Object data in JSON:
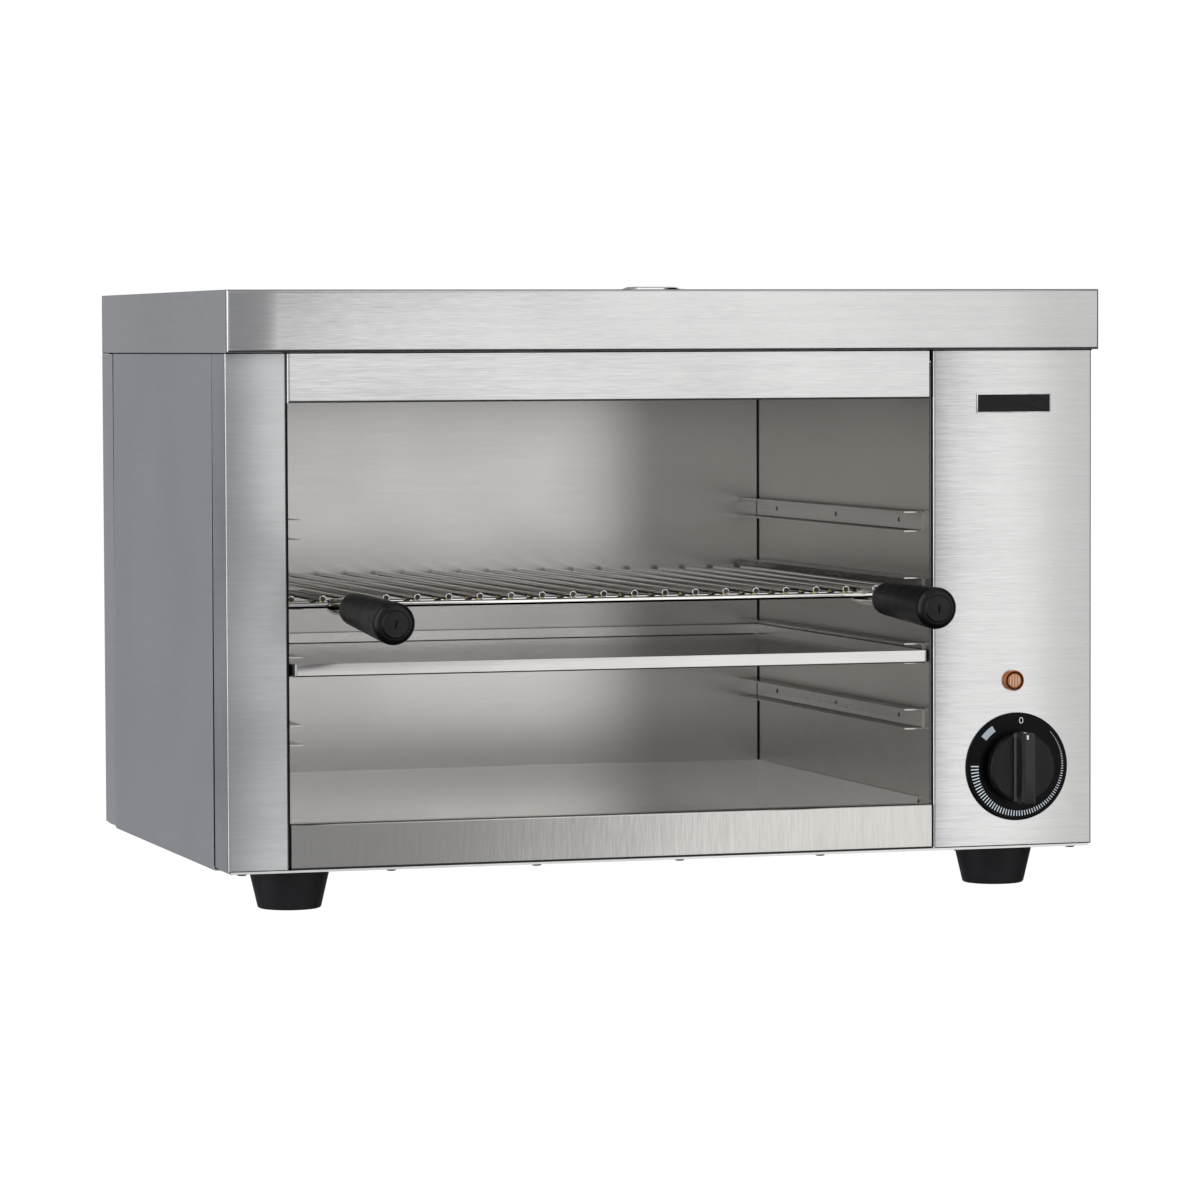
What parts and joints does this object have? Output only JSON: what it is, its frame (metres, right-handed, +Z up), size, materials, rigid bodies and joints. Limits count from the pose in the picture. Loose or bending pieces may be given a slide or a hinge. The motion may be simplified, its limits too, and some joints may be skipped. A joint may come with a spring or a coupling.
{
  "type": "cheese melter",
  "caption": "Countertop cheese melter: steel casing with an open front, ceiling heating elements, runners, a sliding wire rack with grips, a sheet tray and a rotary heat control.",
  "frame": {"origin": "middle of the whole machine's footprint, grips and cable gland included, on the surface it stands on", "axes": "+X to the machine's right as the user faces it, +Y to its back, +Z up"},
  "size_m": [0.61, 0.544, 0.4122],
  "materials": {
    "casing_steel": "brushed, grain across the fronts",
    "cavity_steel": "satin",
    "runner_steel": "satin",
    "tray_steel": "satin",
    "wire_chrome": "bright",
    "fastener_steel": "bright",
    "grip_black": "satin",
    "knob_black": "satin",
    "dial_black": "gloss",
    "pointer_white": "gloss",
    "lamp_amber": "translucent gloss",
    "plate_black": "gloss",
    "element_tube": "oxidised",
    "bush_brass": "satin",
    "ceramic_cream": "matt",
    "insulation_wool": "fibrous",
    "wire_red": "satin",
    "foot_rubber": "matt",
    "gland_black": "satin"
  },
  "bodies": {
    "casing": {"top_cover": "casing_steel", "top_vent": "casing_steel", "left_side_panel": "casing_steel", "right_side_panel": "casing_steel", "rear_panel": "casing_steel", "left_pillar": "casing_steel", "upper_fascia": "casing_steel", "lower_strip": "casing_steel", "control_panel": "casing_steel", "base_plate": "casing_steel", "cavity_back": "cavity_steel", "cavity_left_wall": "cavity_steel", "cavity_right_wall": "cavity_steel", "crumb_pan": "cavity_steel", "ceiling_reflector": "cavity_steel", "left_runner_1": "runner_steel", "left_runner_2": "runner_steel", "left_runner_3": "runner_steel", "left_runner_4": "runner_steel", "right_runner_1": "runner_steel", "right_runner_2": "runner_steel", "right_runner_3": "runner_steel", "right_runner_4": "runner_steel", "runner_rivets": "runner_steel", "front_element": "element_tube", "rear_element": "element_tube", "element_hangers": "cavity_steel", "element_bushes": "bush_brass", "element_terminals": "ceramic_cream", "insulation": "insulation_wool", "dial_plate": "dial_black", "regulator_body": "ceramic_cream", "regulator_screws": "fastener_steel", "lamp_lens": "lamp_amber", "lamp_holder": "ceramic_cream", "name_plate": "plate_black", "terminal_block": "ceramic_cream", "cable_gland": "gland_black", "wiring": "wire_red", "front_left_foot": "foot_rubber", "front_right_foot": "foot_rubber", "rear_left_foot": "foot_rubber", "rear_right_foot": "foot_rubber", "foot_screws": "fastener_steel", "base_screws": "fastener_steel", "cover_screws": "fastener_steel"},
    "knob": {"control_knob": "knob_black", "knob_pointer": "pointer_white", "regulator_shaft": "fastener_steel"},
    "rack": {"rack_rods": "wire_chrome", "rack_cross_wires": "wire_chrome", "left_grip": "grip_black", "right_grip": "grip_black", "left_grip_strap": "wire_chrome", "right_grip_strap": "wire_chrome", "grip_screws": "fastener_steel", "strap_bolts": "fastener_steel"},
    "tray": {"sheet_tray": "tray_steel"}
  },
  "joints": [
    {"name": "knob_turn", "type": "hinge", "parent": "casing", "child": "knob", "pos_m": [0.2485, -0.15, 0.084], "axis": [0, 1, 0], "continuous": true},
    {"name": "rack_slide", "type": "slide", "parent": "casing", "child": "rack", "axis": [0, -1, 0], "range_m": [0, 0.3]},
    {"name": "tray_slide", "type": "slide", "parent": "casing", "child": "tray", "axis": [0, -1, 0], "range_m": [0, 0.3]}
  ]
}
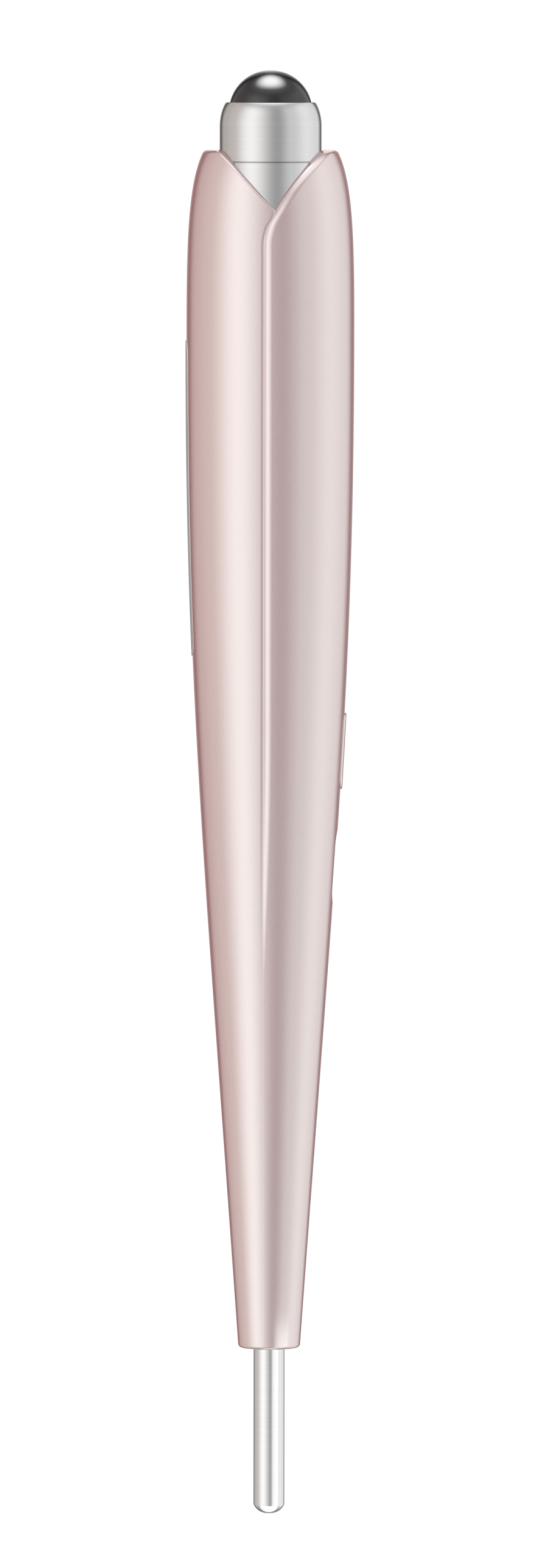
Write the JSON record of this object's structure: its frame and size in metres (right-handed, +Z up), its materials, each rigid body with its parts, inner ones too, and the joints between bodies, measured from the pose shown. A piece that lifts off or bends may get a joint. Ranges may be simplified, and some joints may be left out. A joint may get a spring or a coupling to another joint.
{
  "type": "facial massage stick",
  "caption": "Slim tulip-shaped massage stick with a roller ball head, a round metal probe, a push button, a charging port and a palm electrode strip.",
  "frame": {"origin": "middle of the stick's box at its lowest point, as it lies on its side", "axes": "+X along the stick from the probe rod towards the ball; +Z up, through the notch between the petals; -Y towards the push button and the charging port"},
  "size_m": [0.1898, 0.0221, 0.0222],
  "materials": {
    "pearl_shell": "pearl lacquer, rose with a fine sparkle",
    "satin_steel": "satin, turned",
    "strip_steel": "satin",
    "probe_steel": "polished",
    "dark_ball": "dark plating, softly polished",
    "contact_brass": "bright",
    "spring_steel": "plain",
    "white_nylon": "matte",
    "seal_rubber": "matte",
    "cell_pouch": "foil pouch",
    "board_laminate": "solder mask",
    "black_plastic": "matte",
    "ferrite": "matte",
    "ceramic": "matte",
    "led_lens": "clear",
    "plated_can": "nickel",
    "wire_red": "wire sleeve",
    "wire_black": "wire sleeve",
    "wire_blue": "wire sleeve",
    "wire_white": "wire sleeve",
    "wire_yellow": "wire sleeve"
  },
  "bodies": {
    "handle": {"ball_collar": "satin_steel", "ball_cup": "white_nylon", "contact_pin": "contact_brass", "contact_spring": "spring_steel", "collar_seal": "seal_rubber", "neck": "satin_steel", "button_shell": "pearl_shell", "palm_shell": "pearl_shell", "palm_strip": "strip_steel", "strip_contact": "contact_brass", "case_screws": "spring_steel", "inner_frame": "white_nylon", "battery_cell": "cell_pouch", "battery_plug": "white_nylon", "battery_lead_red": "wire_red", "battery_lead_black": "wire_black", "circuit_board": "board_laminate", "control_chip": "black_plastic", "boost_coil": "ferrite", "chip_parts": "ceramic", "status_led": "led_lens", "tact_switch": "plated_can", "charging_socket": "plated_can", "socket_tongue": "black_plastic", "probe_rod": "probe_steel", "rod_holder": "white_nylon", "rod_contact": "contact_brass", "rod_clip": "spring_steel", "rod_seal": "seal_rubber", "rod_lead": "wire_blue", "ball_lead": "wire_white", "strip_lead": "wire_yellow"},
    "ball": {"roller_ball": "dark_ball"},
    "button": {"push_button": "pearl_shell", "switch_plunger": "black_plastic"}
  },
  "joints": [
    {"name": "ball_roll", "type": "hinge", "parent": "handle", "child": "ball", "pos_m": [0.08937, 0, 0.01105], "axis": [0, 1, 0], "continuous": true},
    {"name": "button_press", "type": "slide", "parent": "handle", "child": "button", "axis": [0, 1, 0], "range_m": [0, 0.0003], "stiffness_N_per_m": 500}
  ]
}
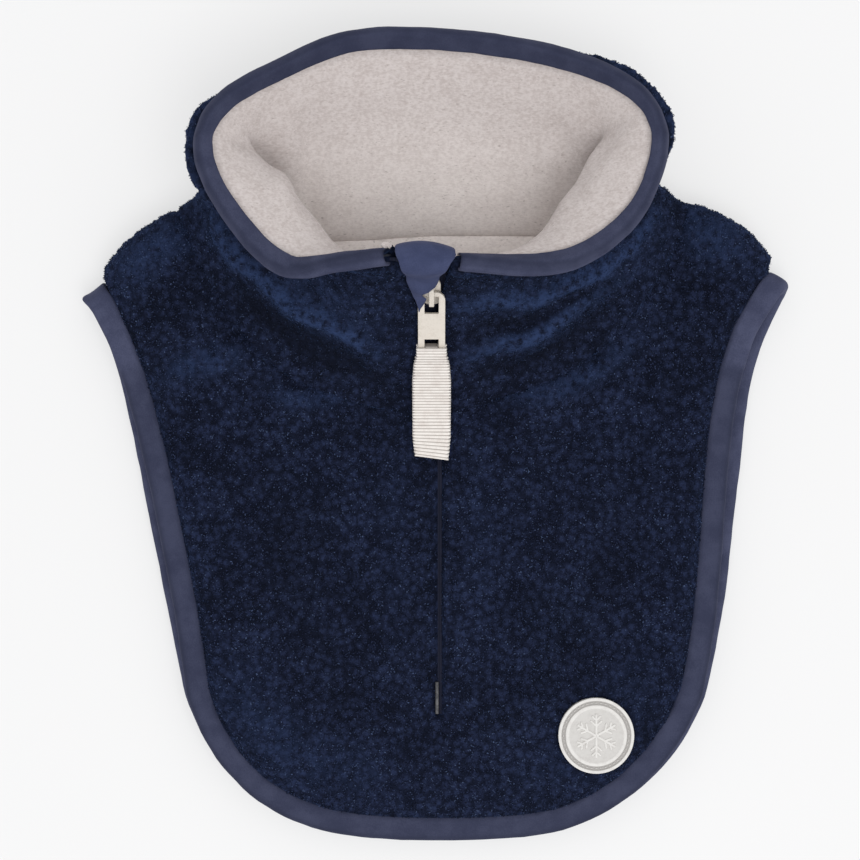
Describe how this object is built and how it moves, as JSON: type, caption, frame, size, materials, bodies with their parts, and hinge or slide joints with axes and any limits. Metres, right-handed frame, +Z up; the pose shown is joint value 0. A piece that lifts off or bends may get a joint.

● Problem details:
Nothing in the data may differ; print all of it exactly as written.

● Result of this exercise:
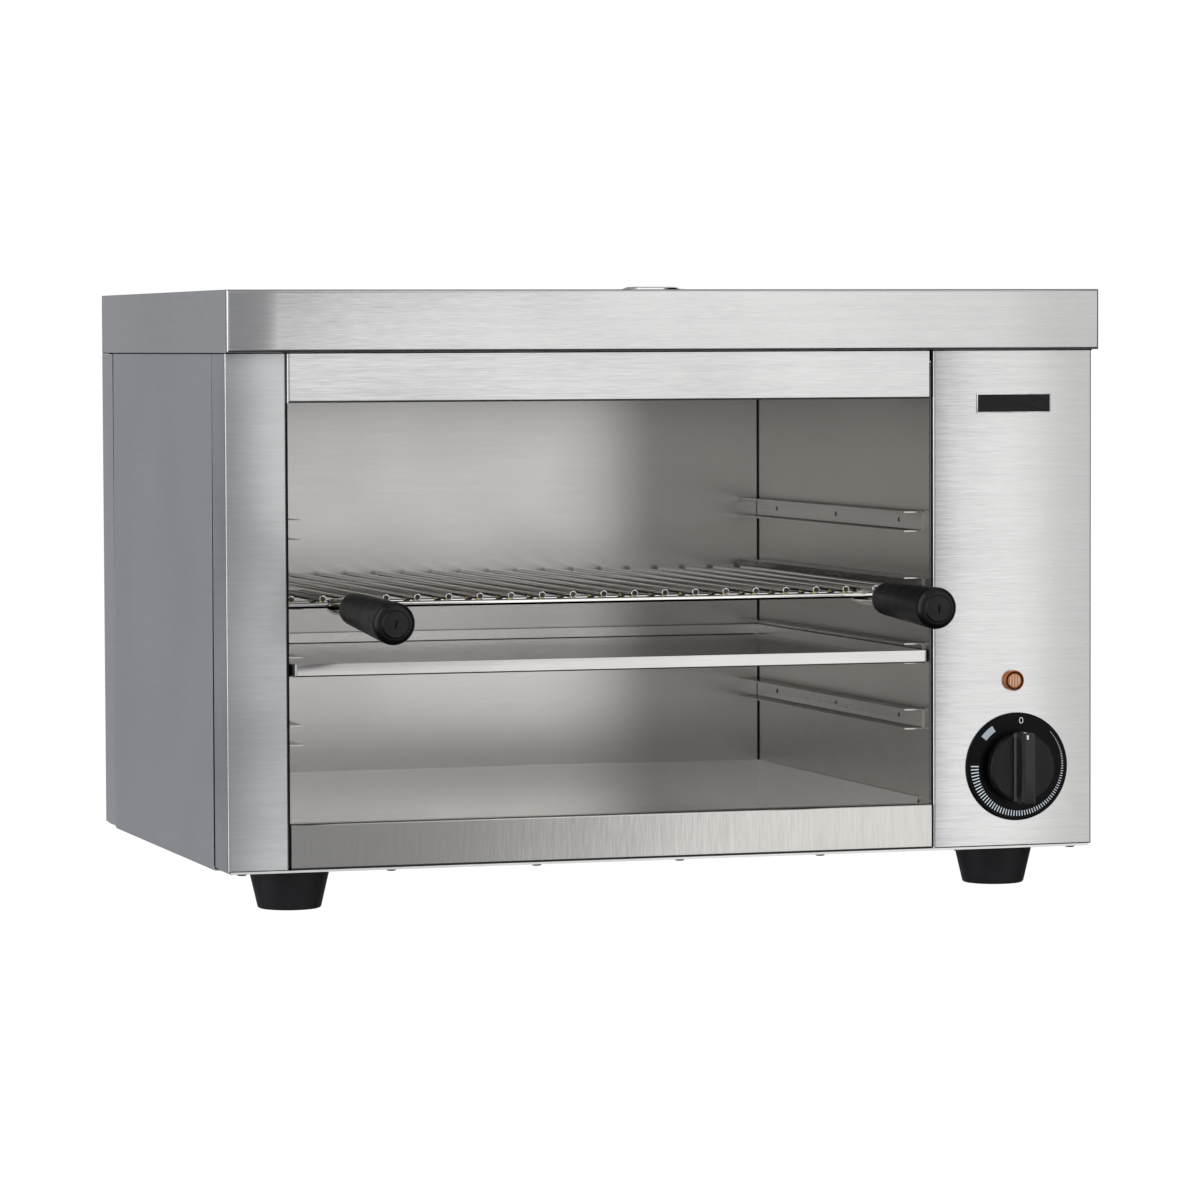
What parts and joints does this object have? Output only JSON: what it is, its frame (metres, right-handed, +Z up), size, materials, rigid bodies and joints. Limits count from the pose in the picture. Loose or bending pieces may be given a slide or a hinge. The motion may be simplified, its limits too, and some joints may be skipped. A joint may come with a spring or a coupling.
{
  "type": "cheese melter",
  "caption": "Countertop cheese melter: steel casing with an open front, ceiling heating elements, runners, a sliding wire rack with grips, a sheet tray and a rotary heat control.",
  "frame": {"origin": "middle of the whole machine's footprint, grips and cable gland included, on the surface it stands on", "axes": "+X to the machine's right as the user faces it, +Y to its back, +Z up"},
  "size_m": [0.61, 0.544, 0.4122],
  "materials": {
    "casing_steel": "brushed, grain across the fronts",
    "cavity_steel": "satin",
    "runner_steel": "satin",
    "tray_steel": "satin",
    "wire_chrome": "bright",
    "fastener_steel": "bright",
    "grip_black": "satin",
    "knob_black": "satin",
    "dial_black": "gloss",
    "pointer_white": "gloss",
    "lamp_amber": "translucent gloss",
    "plate_black": "gloss",
    "element_tube": "oxidised",
    "bush_brass": "satin",
    "ceramic_cream": "matt",
    "insulation_wool": "fibrous",
    "wire_red": "satin",
    "foot_rubber": "matt",
    "gland_black": "satin"
  },
  "bodies": {
    "casing": {"top_cover": "casing_steel", "top_vent": "casing_steel", "left_side_panel": "casing_steel", "right_side_panel": "casing_steel", "rear_panel": "casing_steel", "left_pillar": "casing_steel", "upper_fascia": "casing_steel", "lower_strip": "casing_steel", "control_panel": "casing_steel", "base_plate": "casing_steel", "cavity_back": "cavity_steel", "cavity_left_wall": "cavity_steel", "cavity_right_wall": "cavity_steel", "crumb_pan": "cavity_steel", "ceiling_reflector": "cavity_steel", "left_runner_1": "runner_steel", "left_runner_2": "runner_steel", "left_runner_3": "runner_steel", "left_runner_4": "runner_steel", "right_runner_1": "runner_steel", "right_runner_2": "runner_steel", "right_runner_3": "runner_steel", "right_runner_4": "runner_steel", "runner_rivets": "runner_steel", "front_element": "element_tube", "rear_element": "element_tube", "element_hangers": "cavity_steel", "element_bushes": "bush_brass", "element_terminals": "ceramic_cream", "insulation": "insulation_wool", "dial_plate": "dial_black", "regulator_body": "ceramic_cream", "regulator_screws": "fastener_steel", "lamp_lens": "lamp_amber", "lamp_holder": "ceramic_cream", "name_plate": "plate_black", "terminal_block": "ceramic_cream", "cable_gland": "gland_black", "wiring": "wire_red", "front_left_foot": "foot_rubber", "front_right_foot": "foot_rubber", "rear_left_foot": "foot_rubber", "rear_right_foot": "foot_rubber", "foot_screws": "fastener_steel", "base_screws": "fastener_steel", "cover_screws": "fastener_steel"},
    "knob": {"control_knob": "knob_black", "knob_pointer": "pointer_white", "regulator_shaft": "fastener_steel"},
    "rack": {"rack_rods": "wire_chrome", "rack_cross_wires": "wire_chrome", "left_grip": "grip_black", "right_grip": "grip_black", "left_grip_strap": "wire_chrome", "right_grip_strap": "wire_chrome", "grip_screws": "fastener_steel", "strap_bolts": "fastener_steel"},
    "tray": {"sheet_tray": "tray_steel"}
  },
  "joints": [
    {"name": "knob_turn", "type": "hinge", "parent": "casing", "child": "knob", "pos_m": [0.2485, -0.15, 0.084], "axis": [0, 1, 0], "continuous": true},
    {"name": "rack_slide", "type": "slide", "parent": "casing", "child": "rack", "axis": [0, -1, 0], "range_m": [0, 0.3]},
    {"name": "tray_slide", "type": "slide", "parent": "casing", "child": "tray", "axis": [0, -1, 0], "range_m": [0, 0.3]}
  ]
}
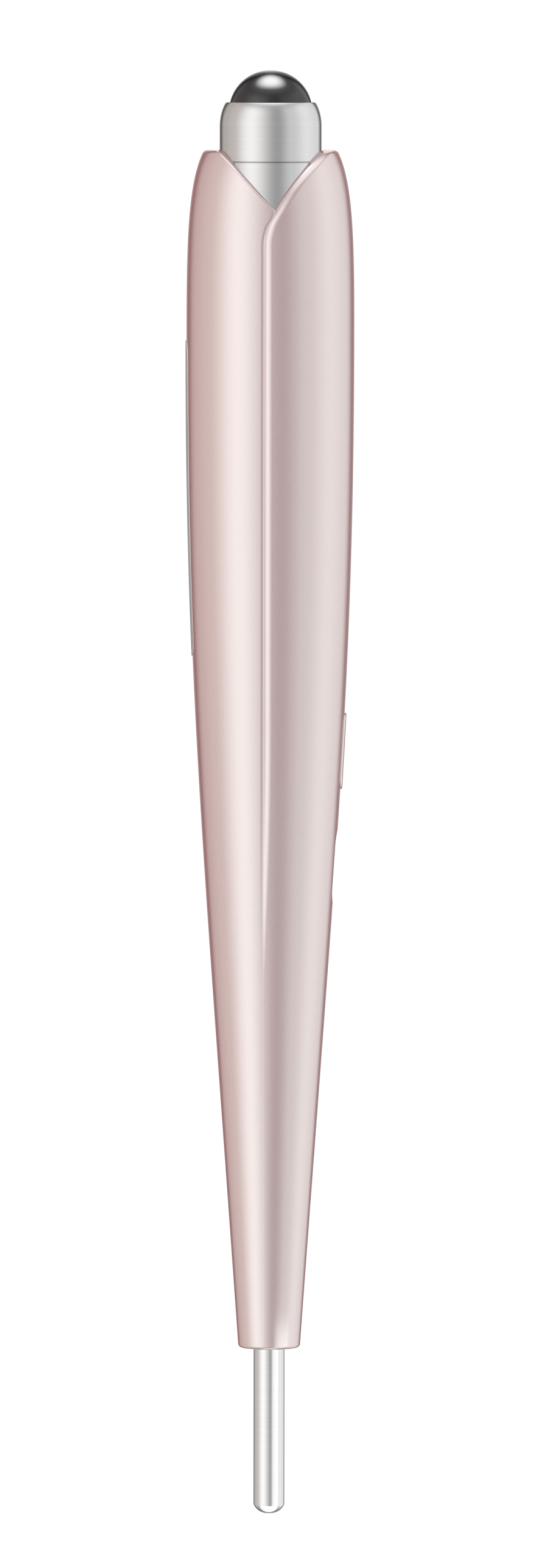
Write the JSON record of this object's structure: its frame and size in metres (right-handed, +Z up), its materials, each rigid body with its parts, inner ones too, and the joints between bodies, measured from the pose shown. A piece that lifts off or bends may get a joint. Ranges may be simplified, and some joints may be left out. A joint may get a spring or a coupling to another joint.
{
  "type": "facial massage stick",
  "caption": "Slim tulip-shaped massage stick with a roller ball head, a round metal probe, a push button, a charging port and a palm electrode strip.",
  "frame": {"origin": "middle of the stick's box at its lowest point, as it lies on its side", "axes": "+X along the stick from the probe rod towards the ball; +Z up, through the notch between the petals; -Y towards the push button and the charging port"},
  "size_m": [0.1898, 0.0221, 0.0222],
  "materials": {
    "pearl_shell": "pearl lacquer, rose with a fine sparkle",
    "satin_steel": "satin, turned",
    "strip_steel": "satin",
    "probe_steel": "polished",
    "dark_ball": "dark plating, softly polished",
    "contact_brass": "bright",
    "spring_steel": "plain",
    "white_nylon": "matte",
    "seal_rubber": "matte",
    "cell_pouch": "foil pouch",
    "board_laminate": "solder mask",
    "black_plastic": "matte",
    "ferrite": "matte",
    "ceramic": "matte",
    "led_lens": "clear",
    "plated_can": "nickel",
    "wire_red": "wire sleeve",
    "wire_black": "wire sleeve",
    "wire_blue": "wire sleeve",
    "wire_white": "wire sleeve",
    "wire_yellow": "wire sleeve"
  },
  "bodies": {
    "handle": {"ball_collar": "satin_steel", "ball_cup": "white_nylon", "contact_pin": "contact_brass", "contact_spring": "spring_steel", "collar_seal": "seal_rubber", "neck": "satin_steel", "button_shell": "pearl_shell", "palm_shell": "pearl_shell", "palm_strip": "strip_steel", "strip_contact": "contact_brass", "case_screws": "spring_steel", "inner_frame": "white_nylon", "battery_cell": "cell_pouch", "battery_plug": "white_nylon", "battery_lead_red": "wire_red", "battery_lead_black": "wire_black", "circuit_board": "board_laminate", "control_chip": "black_plastic", "boost_coil": "ferrite", "chip_parts": "ceramic", "status_led": "led_lens", "tact_switch": "plated_can", "charging_socket": "plated_can", "socket_tongue": "black_plastic", "probe_rod": "probe_steel", "rod_holder": "white_nylon", "rod_contact": "contact_brass", "rod_clip": "spring_steel", "rod_seal": "seal_rubber", "rod_lead": "wire_blue", "ball_lead": "wire_white", "strip_lead": "wire_yellow"},
    "ball": {"roller_ball": "dark_ball"},
    "button": {"push_button": "pearl_shell", "switch_plunger": "black_plastic"}
  },
  "joints": [
    {"name": "ball_roll", "type": "hinge", "parent": "handle", "child": "ball", "pos_m": [0.08937, 0, 0.01105], "axis": [0, 1, 0], "continuous": true},
    {"name": "button_press", "type": "slide", "parent": "handle", "child": "button", "axis": [0, 1, 0], "range_m": [0, 0.0003], "stiffness_N_per_m": 500}
  ]
}
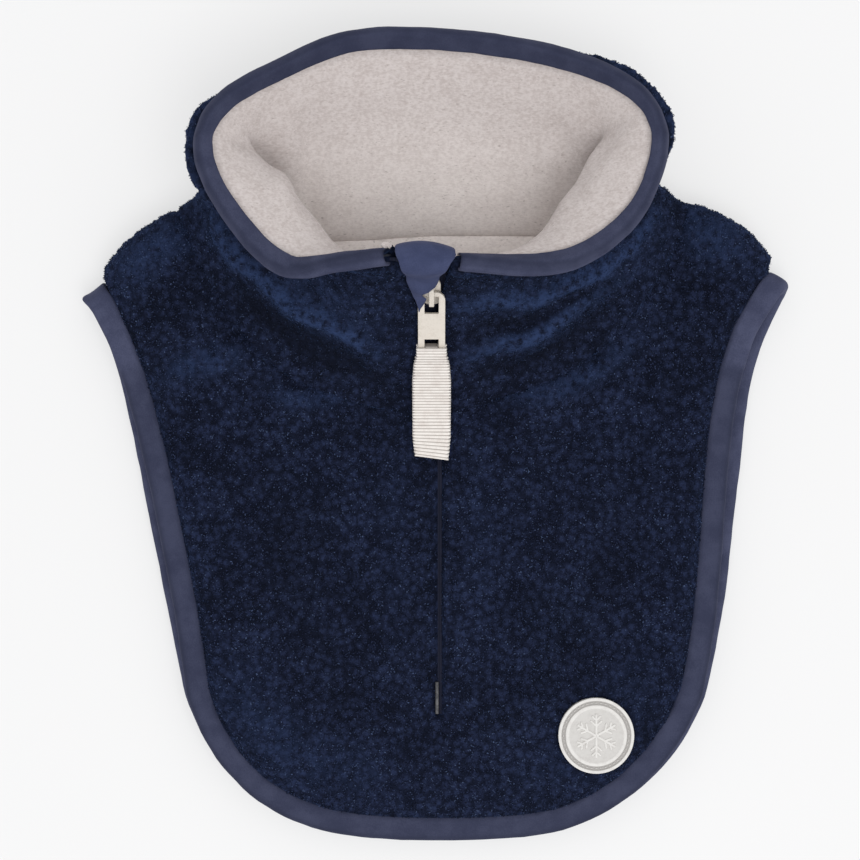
Describe how this object is built and how it moves, as JSON: type, caption, frame, size, materials, bodies with their parts, and hinge or slide joints with axes and any limits. Metres, right-handed frame, +Z up; the pose shown is joint value 0. A piece that lifts off or bends may get a joint.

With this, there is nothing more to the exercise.